By combining climate-smart cultivation with solar-based preservation, the initiative ensures that farmers can grow, process, and market their produce sustainably—transforming subsistence farming into profitable, environmentally responsible enterprises.

This solution delivers a fourfold impact and win:

  1. Climate Resilience: Enables year-round cultivation and reduces vulnerability to extreme weather.
  2. Environmental Sustainability: Promotes renewable energy use, efficient water management, and reduced food waste.
  3. Economic Empowerment: Creates green jobs, enhances income opportunities, and supports women- and youth-led enterprises.
  4. Food Security and Nutrition: Increases the availability of affordable, nutrient-rich vegetables and fruits in local markets.

Ultimately, the initiative establishes a self-sustaining rural agro-innovation ecosystem where local communities are not only adapting to the climate crisis but thriving through innovation, inclusion, and sustainability.

SIDELINES

Finance and Ownership Models

Women’s economic agency depends on access to capital and control over assets.

  • Establish Micro-Grants or Climate Resilience Funds: Seed funding for women’s cooperatives or agrifood startups.
  • Ensure Legal Ownership Rights: Support women to register their enterprises and secure land use titles.

Capacity Development and Technology Transfer

Equip women with:

  • Technical Skills: Climate-smart agriculture, digital literacy, post-harvest technologies, and agro-processing techniques.
  • Business Skills: Cooperative governance, bookkeeping, market analysis, and supply chain management.
  • Foster Corporate Partnerships: Connect rural women’s produce to inclusive procurement programmes of agribusinesses and retailers.

Digital Climate Advisory Centres that train women via WhatsApp or community radio on adaptive agronomic techniques.

STAGE III

Monitoring, Evaluation, and Impact Measurement

Use Gender-Responsive and Human Rights-Based Indicators, such as:

  • Women’s income and asset ownership levels
  • Reduction in gender labour burden
  • Adoption rate of climate-resilient practices
  • Market penetration and profitability of women’s enterprises
  • Environmental indicators (soil health, biodiversity, emissions avoided)

Frameworks: Align with SDG 5 (Gender Equality), SDG 8 (Decent Work), SDG 13 (Climate Action), and SDG 2 (Zero Hunger).

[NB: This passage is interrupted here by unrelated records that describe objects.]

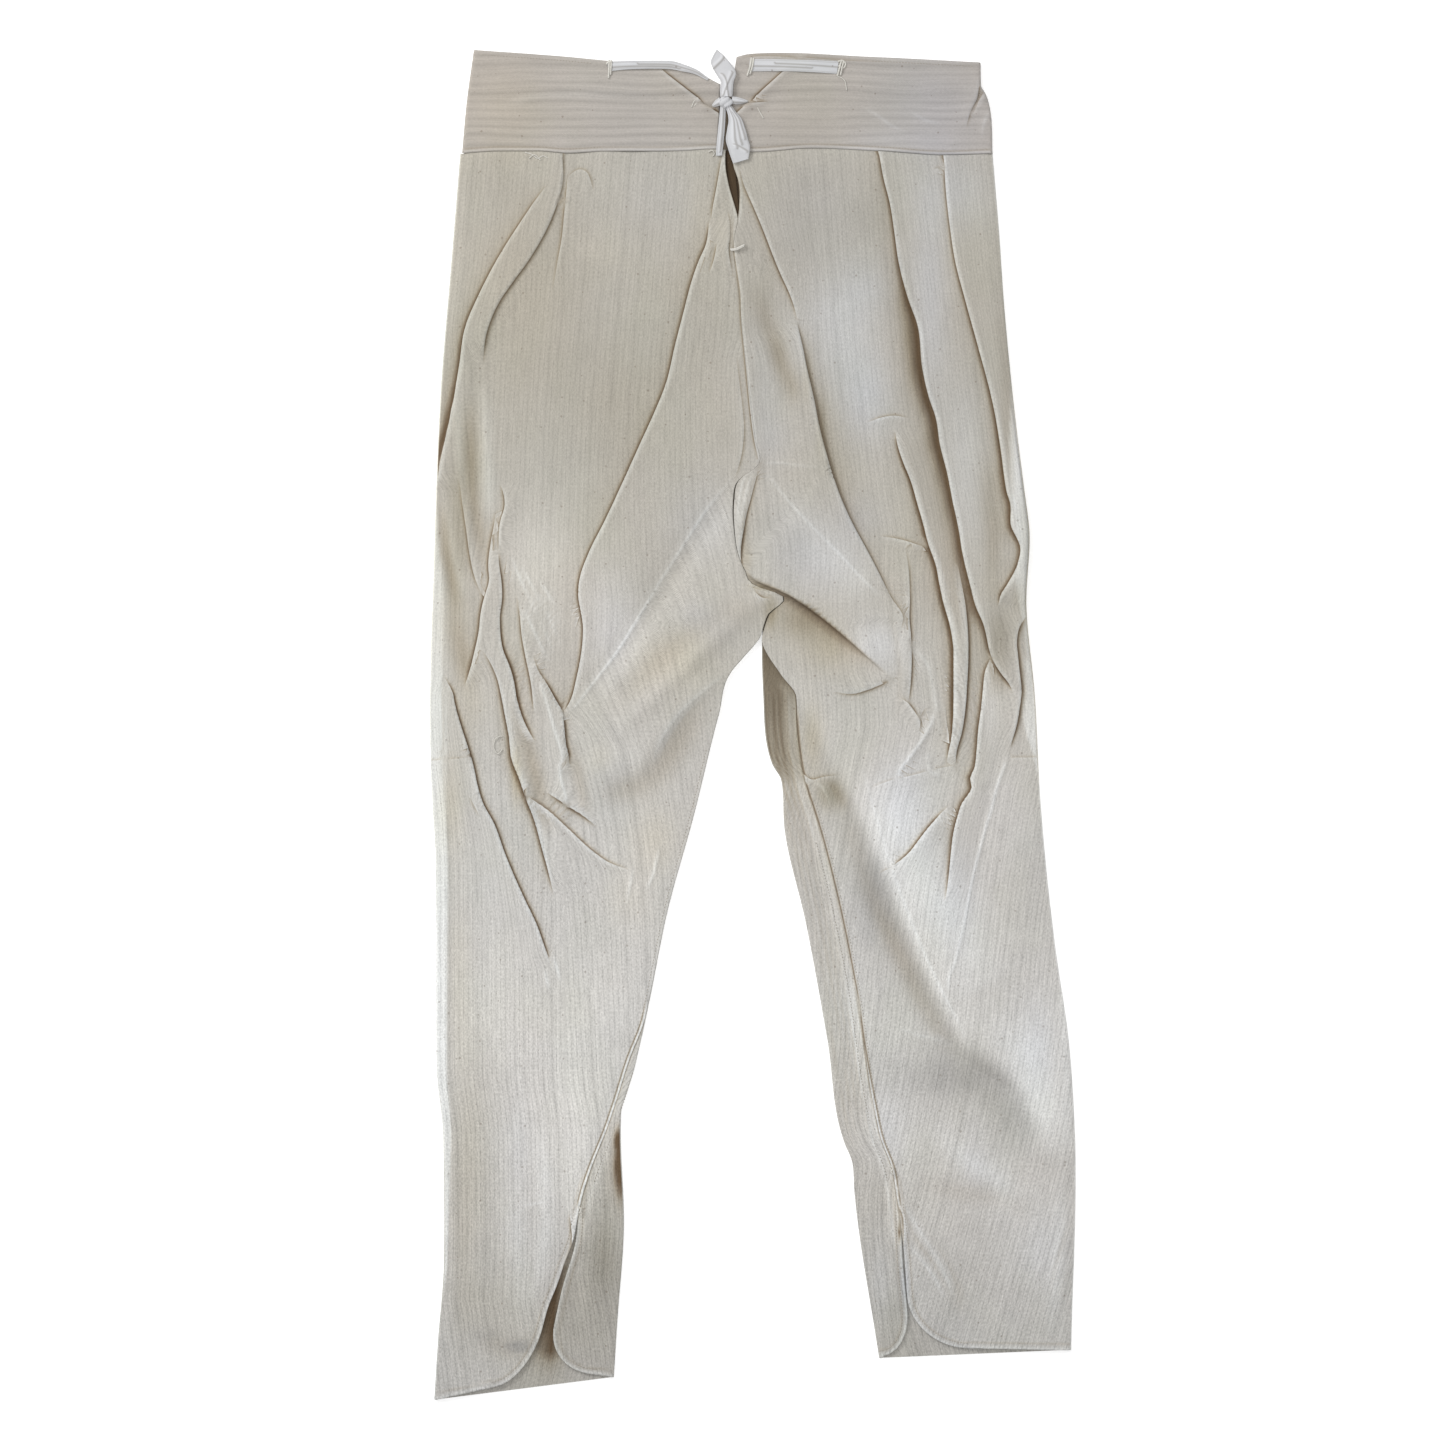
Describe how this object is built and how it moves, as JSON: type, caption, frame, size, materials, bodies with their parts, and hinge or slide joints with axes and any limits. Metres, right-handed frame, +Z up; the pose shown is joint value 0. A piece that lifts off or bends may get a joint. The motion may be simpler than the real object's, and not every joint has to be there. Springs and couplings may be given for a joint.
{
  "type": "cotton sleep trousers, old-fashioned drawers with a tape tie, laid flat",
  "caption": "Full-cut cotton trousers lying flat, front up: deep waistband tied with tape, brace loops, fly slit, waist tucks and open ankle vents with rounded corners.",
  "frame": {"origin": "centre of the garment's outline, on the surface that it lies on", "axes": "+Z up, out of the front of the garment; +Y towards the waist; +X towards the wearer's left leg"},
  "size_m": [0.5166, 1.0799, 0.0147],
  "materials": {
    "cloth": "matte unbleached cotton, narrow herringbone stripe",
    "tape": "matte white cotton tape"
  },
  "bodies": {
    "root": {"right_leg": "cloth", "left_leg": "cloth", "right_waistband": "cloth", "left_waistband": "cloth", "right_brace_loop": "tape", "left_brace_loop": "tape", "tie_knot": "tape", "tie_tail_up": "tape", "tie_tail_short": "tape", "tie_tail_long": "tape", "tie_strand_right": "tape", "tie_strand_left": "tape"}
  },
  "joints": []
}
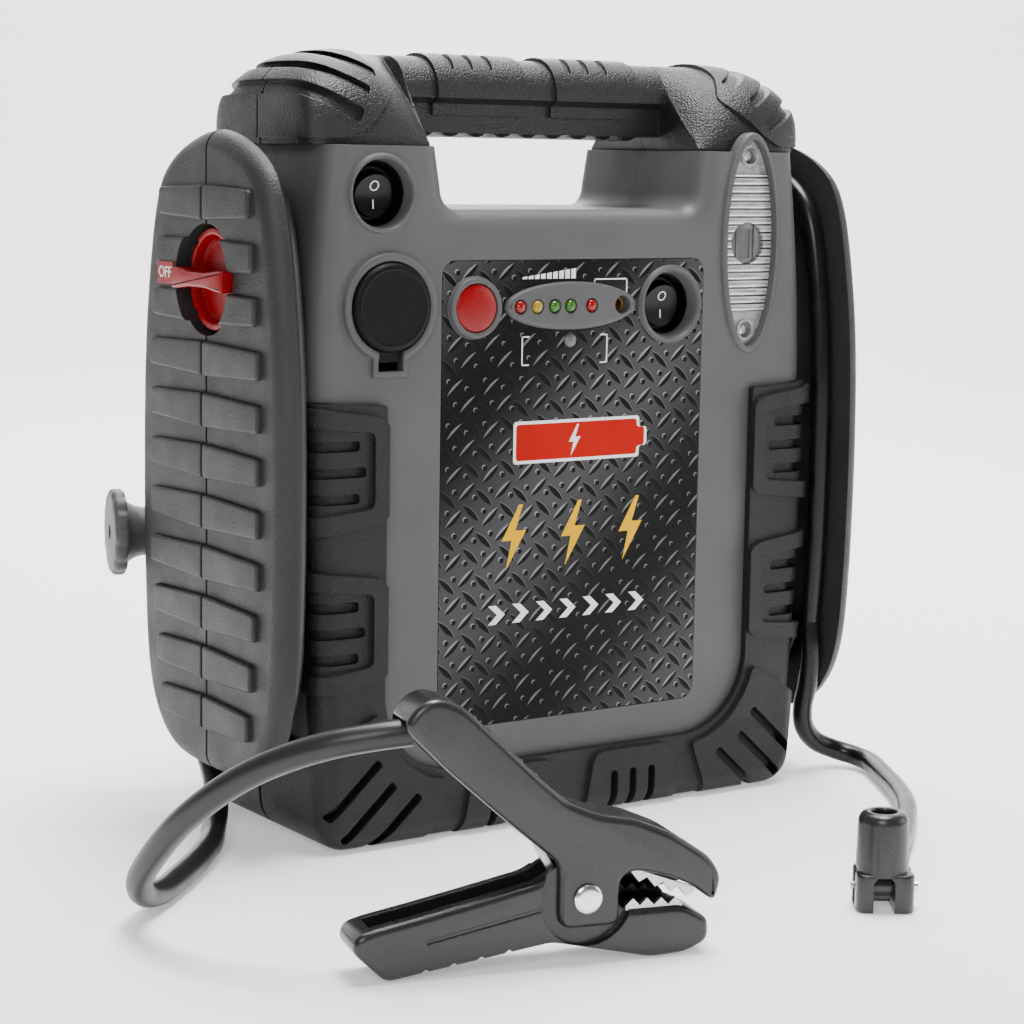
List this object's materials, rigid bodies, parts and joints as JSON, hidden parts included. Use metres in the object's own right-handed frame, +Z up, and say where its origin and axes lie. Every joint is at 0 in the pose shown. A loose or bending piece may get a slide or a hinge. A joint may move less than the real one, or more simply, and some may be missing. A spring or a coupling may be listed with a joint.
{
  "type": "jump starter pack",
  "caption": "Portable jump starter with carrying handle, corner bumpers, side reels, work light and front controls, a battery clamp on its cable and an air hose with tyre connector.",
  "frame": {"origin": "centre of the main unit at the level it stands on, without the loose cable, hose and what is on them", "axes": "+Z up, front controls facing -Y, +X to the right of somebody looking at the front"},
  "size_m": [0.3985, 0.3249, 0.3193],
  "materials": {
    "housing": "fine moulded texture, dark neutral grey",
    "bumper": "leather-like grain, black",
    "grip": "leather-like grain, black",
    "reel": "leather-like grain, charcoal",
    "label": "printed film, semi-gloss",
    "red_button": "smooth red",
    "red_lamp": "translucent red",
    "amber_lamp": "translucent amber",
    "green_lamp": "translucent green",
    "clear_lens": "clear moulded lens",
    "brass": "polished",
    "switch_black": "smooth black",
    "cap_rubber": "soft black",
    "reflector": "vacuum plated",
    "circuit_board": "lacquered",
    "steel": "zinc plated",
    "aluminium": "cast",
    "bright_metal": "bright plated",
    "cable": "semi-gloss jacket",
    "hose": "glossy jacket",
    "battery_case": "plain",
    "clamp_plastic": "satin black"
  },
  "bodies": {
    "unit": {"front_housing": "housing", "rear_housing": "housing", "front_bumper": "bumper", "rear_bumper": "bumper", "handle_front_cover": "grip", "handle_rear_cover": "grip", "left_reel_front": "reel", "left_reel_rear": "reel", "right_reel_front": "reel", "right_reel_rear": "reel", "left_parking_post": "reel", "right_parking_post": "reel", "label_plate": "label", "low_charge_lamp": "red_lamp", "half_charge_lamp": "amber_lamp", "good_charge_lamp": "green_lamp", "full_charge_lamp": "green_lamp", "charging_lamp": "red_lamp", "polarity_lamp": "clear_lens", "charge_jack": "brass", "power_switch_body": "switch_black", "light_switch_body": "switch_black", "dc_socket": "switch_black", "work_light_lens": "clear_lens", "work_light_reflector": "reflector", "work_light_board": "circuit_board", "upper_lens_screw": "steel", "lower_lens_screw": "steel", "master_switch_body": "switch_black", "off_plate": "red_button", "left_cable_winding": "cable", "right_hose_winding": "hose", "left_cable": "cable", "right_hose": "hose", "battery": "battery_case", "control_board": "circuit_board", "compressor_motor": "steel", "compressor_cylinder": "aluminium", "pressure_gauge": "switch_black", "gauge_lens": "clear_lens", "positive_cable_gland": "cap_rubber", "clamp_upper_handle": "clamp_plastic", "clamp_upper_jaw": "steel", "clamp_rivet": "bright_metal", "valve_connector_body": "clamp_plastic", "valve_pin": "bright_metal"},
    "master_knob": {"master_switch_knob": "red_button"},
    "power_rocker_body": {"power_rocker": "switch_black"},
    "light_rocker_body": {"light_rocker": "switch_black"},
    "compressor_rocker_body": {"compressor_rocker": "red_button"},
    "check_button": {"battery_check_button": "red_button"},
    "socket_cap": {"dc_socket_cap": "cap_rubber"},
    "clamp_lower": {"clamp_lower_handle": "clamp_plastic", "clamp_lower_jaw": "steel", "clamp_spring": "steel"},
    "connector_lever": {"valve_lever": "clamp_plastic"}
  },
  "joints": [
    {"name": "master_switch_turn", "type": "hinge", "parent": "unit", "child": "master_knob", "pos_m": [-0.1387, -0.0175, 0.2274], "axis": [1, 0, 0], "range_deg": [0, 90]},
    {"name": "power_rocker_tilt", "type": "hinge", "parent": "unit", "child": "power_rocker_body", "pos_m": [-0.095, -0.0511, 0.2625], "axis": [-1, 0, 0], "range_deg": [0, 14]},
    {"name": "light_rocker_tilt", "type": "hinge", "parent": "unit", "child": "light_rocker_body", "pos_m": [0.0487, -0.0511, 0.2166], "axis": [-1, 0, 0], "range_deg": [0, 14]},
    {"name": "compressor_rocker_tilt", "type": "hinge", "parent": "unit", "child": "compressor_rocker_body", "pos_m": [-0.045, 0.0681, 0.165], "axis": [1, 0, 0], "range_deg": [0, 12]},
    {"name": "check_button_press", "type": "slide", "parent": "unit", "child": "check_button", "axis": [0, 1, 0], "range_m": [0, 0.0025], "stiffness_N_per_m": 400, "springref_m": -0.001},
    {"name": "socket_cap_open", "type": "hinge", "parent": "unit", "child": "socket_cap", "pos_m": [-0.091, -0.0654, 0.1968], "axis": [1, 0, 0], "range_deg": [0, 110]},
    {"name": "clamp_squeeze", "type": "hinge", "parent": "unit", "child": "clamp_lower", "pos_m": [-0.1071, -0.21937, 0.0237], "axis": [0.2555, 0.9668, 0], "range_deg": [0, 14], "stiffness_Nm_per_rad": 4, "springref_deg": -17.19},
    {"name": "connector_lever_flip", "type": "hinge", "parent": "unit", "child": "connector_lever", "pos_m": [0.025, -0.2325, 0.0084], "axis": [-0.8241, 0.5664, 0], "range_deg": [0, 60]}
  ]
}
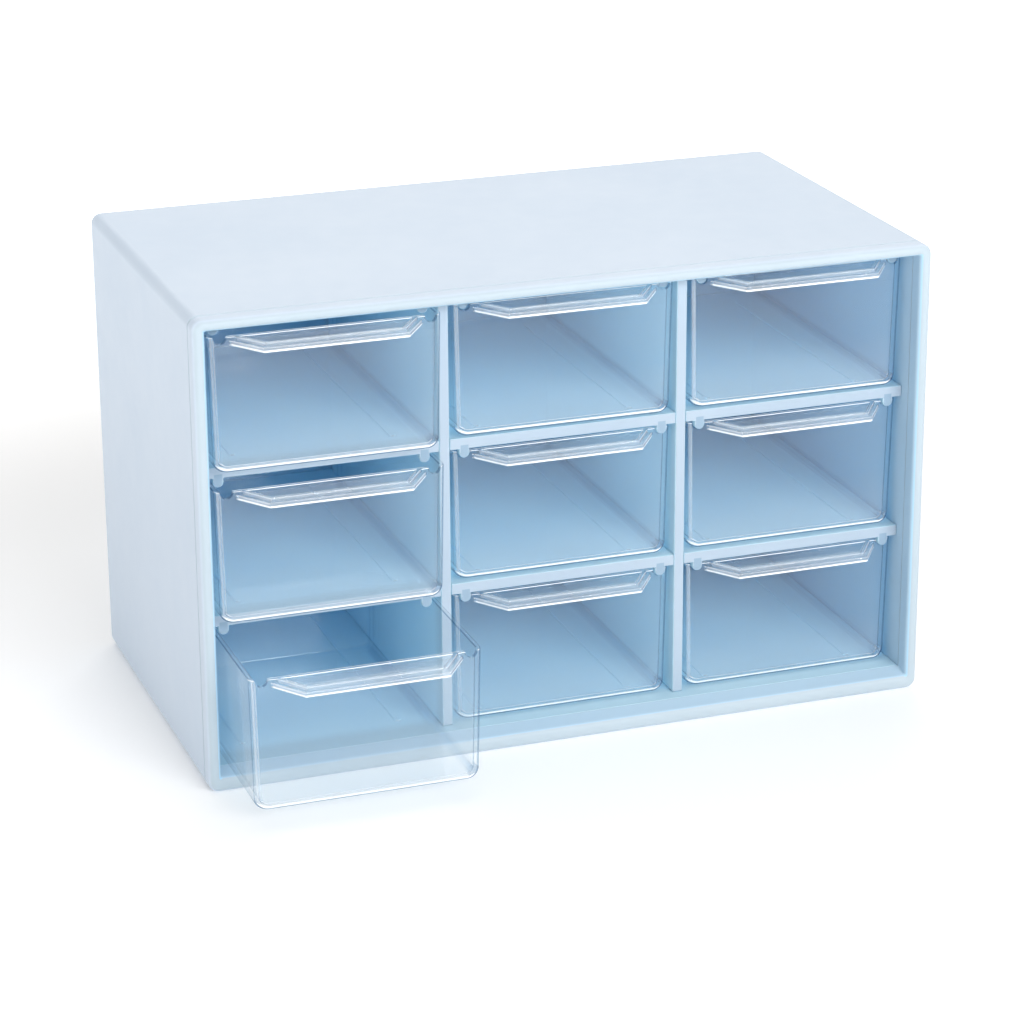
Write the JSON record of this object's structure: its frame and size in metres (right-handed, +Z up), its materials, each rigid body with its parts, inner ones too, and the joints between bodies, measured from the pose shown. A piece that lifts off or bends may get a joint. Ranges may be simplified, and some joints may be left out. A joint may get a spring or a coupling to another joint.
{
  "type": "parts organizer",
  "caption": "Desktop parts organizer: a rounded plastic cabinet with a grid of clear pull-out drawers, each with a ledge handle, for small parts.",
  "frame": {"origin": "centre of the cabinet's base, on the surface that it stands on", "axes": "+X along the cabinet's width, to the right as seen from the front; +Y towards the back, so drawers open along -Y; +Z up"},
  "size_m": [0.23, 0.1677, 0.145],
  "materials": {
    "cabinet_plastic": "satin injection-moulded plastic, pastel blue",
    "drawer_plastic": "clear polished plastic with a faint blue tint"
  },
  "bodies": {
    "cabinet": {"outer_shell": "cabinet_plastic", "front_rim": "cabinet_plastic", "back_panel": "cabinet_plastic", "grid_top_board": "cabinet_plastic", "grid_bottom_board": "cabinet_plastic", "divider_left": "cabinet_plastic", "divider_right": "cabinet_plastic", "shelf_lower_left": "cabinet_plastic", "shelf_lower_middle": "cabinet_plastic", "shelf_lower_right": "cabinet_plastic", "shelf_upper_left": "cabinet_plastic", "shelf_upper_middle": "cabinet_plastic", "shelf_upper_right": "cabinet_plastic"},
    "drawer_lower_left": {"drawer_lower_left": "drawer_plastic"},
    "drawer_lower_middle": {"drawer_lower_middle": "drawer_plastic"},
    "drawer_lower_right": {"drawer_lower_right": "drawer_plastic"},
    "drawer_centre_left": {"drawer_centre_left": "drawer_plastic"},
    "drawer_centre_middle": {"drawer_centre_middle": "drawer_plastic"},
    "drawer_centre_right": {"drawer_centre_right": "drawer_plastic"},
    "drawer_upper_left": {"drawer_upper_left": "drawer_plastic"},
    "drawer_upper_middle": {"drawer_upper_middle": "drawer_plastic"},
    "drawer_upper_right": {"drawer_upper_right": "drawer_plastic"}
  },
  "joints": [
    {"name": "lower_left_slide", "type": "slide", "parent": "cabinet", "child": "drawer_lower_left", "axis": [0, -1, 0], "range_m": [-0.042, 0.062]},
    {"name": "lower_middle_slide", "type": "slide", "parent": "cabinet", "child": "drawer_lower_middle", "axis": [0, -1, 0], "range_m": [0, 0.104]},
    {"name": "lower_right_slide", "type": "slide", "parent": "cabinet", "child": "drawer_lower_right", "axis": [0, -1, 0], "range_m": [0, 0.104]},
    {"name": "centre_left_slide", "type": "slide", "parent": "cabinet", "child": "drawer_centre_left", "axis": [0, -1, 0], "range_m": [-0.0105, 0.0935]},
    {"name": "centre_middle_slide", "type": "slide", "parent": "cabinet", "child": "drawer_centre_middle", "axis": [0, -1, 0], "range_m": [0, 0.104]},
    {"name": "centre_right_slide", "type": "slide", "parent": "cabinet", "child": "drawer_centre_right", "axis": [0, -1, 0], "range_m": [0, 0.104]},
    {"name": "upper_left_slide", "type": "slide", "parent": "cabinet", "child": "drawer_upper_left", "axis": [0, -1, 0], "range_m": [-0.009, 0.095]},
    {"name": "upper_middle_slide", "type": "slide", "parent": "cabinet", "child": "drawer_upper_middle", "axis": [0, -1, 0], "range_m": [-0.002, 0.102]},
    {"name": "upper_right_slide", "type": "slide", "parent": "cabinet", "child": "drawer_upper_right", "axis": [0, -1, 0], "range_m": [-0.0012, 0.1028]}
  ]
}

Scaling and Sustainability

  • Replicate successful models.
  • Leverage Diaspora and Private Sector Partnerships: For export markets and technical mentorship.
  • Promote Ethical and Sustainable Branding: Position products as “climate-resilient, women-powered” to attract ethical consumers.
  • Engage Governments: Integrate the project into national gender and climate adaptation policies.